Faced with anger among the workers, the PS and its allies will no doubt attempt to sow as many illusions as possible as to how the deputies will consider “enriching” the law. This is only a trap, however, as PS deputies are indicating that they intend to modify the text primarily in an effort to limit protests that it might cause, and thus to try to stifle opposition of workers to austerity.

In a long interview with Le Parisien, the designated negotiator who will oversee modifications to the El Khomri law, PS deputy Christophe Sirugue, firmly defends the law, only criticising those provisions he considers most likely to provoke strikes and social protests in workplaces.

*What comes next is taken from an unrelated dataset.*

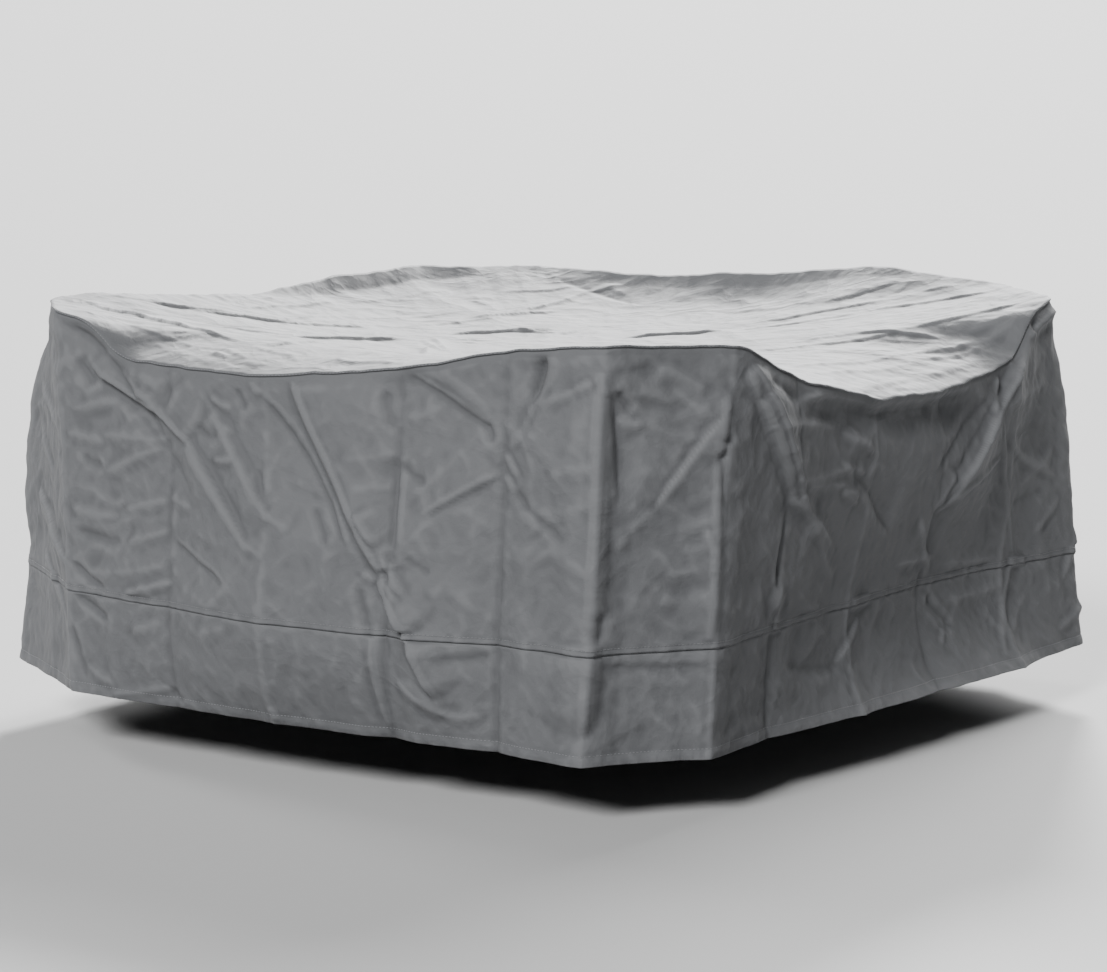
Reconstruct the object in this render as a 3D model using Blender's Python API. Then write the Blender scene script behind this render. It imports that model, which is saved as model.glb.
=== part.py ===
"""Patio furniture cover: a fitted cover of coated woven polyester for a round table set.

Three cut pieces: a round top panel, an upper skirt and a lower band with a turned-up hem.
The cover stands over the furniture, so its sides form eight flat stretches that flare a
little to the hem, and its top hangs as a shallow dish between four high corners.
Metres, +Z up. The origin is under the middle of the top panel.
"""

import bpy
import numpy as np

# ---- driving dimensions ----------------------------------------------------------------
CLOTH = 0.0015          # thickness of the coated cloth
LAP_GAP = 0.0005        # air between two laps of a seam
LAP_TOP = 0.014         # how far the top panel turns down over the skirt
LAP_BAND = 0.012        # how far the skirt laps over the lower band
SKIRT_INSET = 0.005     # the skirt's top edge lies this far under the seam's corner
BAND_HEIGHT = 0.252     # lower band, hem edge to its top edge under the skirt's lap
HEM_TURN = 0.025        # height of the turned-up hem
ROUND = 7.70            # length of the hem once round, along the cloth
DISH_FLOOR = 0.777      # middle of the top over the hem, which is the origin's height
ROLL_START = 0.62       # share of the way out at which the top starts to roll down
BLUR = 0.040            # half-width of the softening of every corner, along the cloth
FRONT_COLUMNS = 8       # columns between two packing creases on the front half
BACK_COLUMNS = 4        # and on the back half
SKIRT_ROWS = 8
BAND_ROWS = 3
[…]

Sirugue attacked those who warned workers that the El Khomri would facilitate mass sackings, stating, “Having allowed people to say from the beginning that the law would facilitate sackings, that was the error, the original sin.”

He criticised, however, provisions in the law allowing for referendums in workplaces on contracts voted by the trade unions, fearing “the risk of permanent conflict inside companies.” He also warned of an uncontrolled spread of uncoordinated firm-level contracts, fearing that unions in each firm within an industry would compete among each other to drive down workers’ wages and thus be the most competitive.

This process of “social dumping,” as Sirugue called it, would intensify social conflict, particularly between workers on one side and business groups and the union bureaucracies on the other.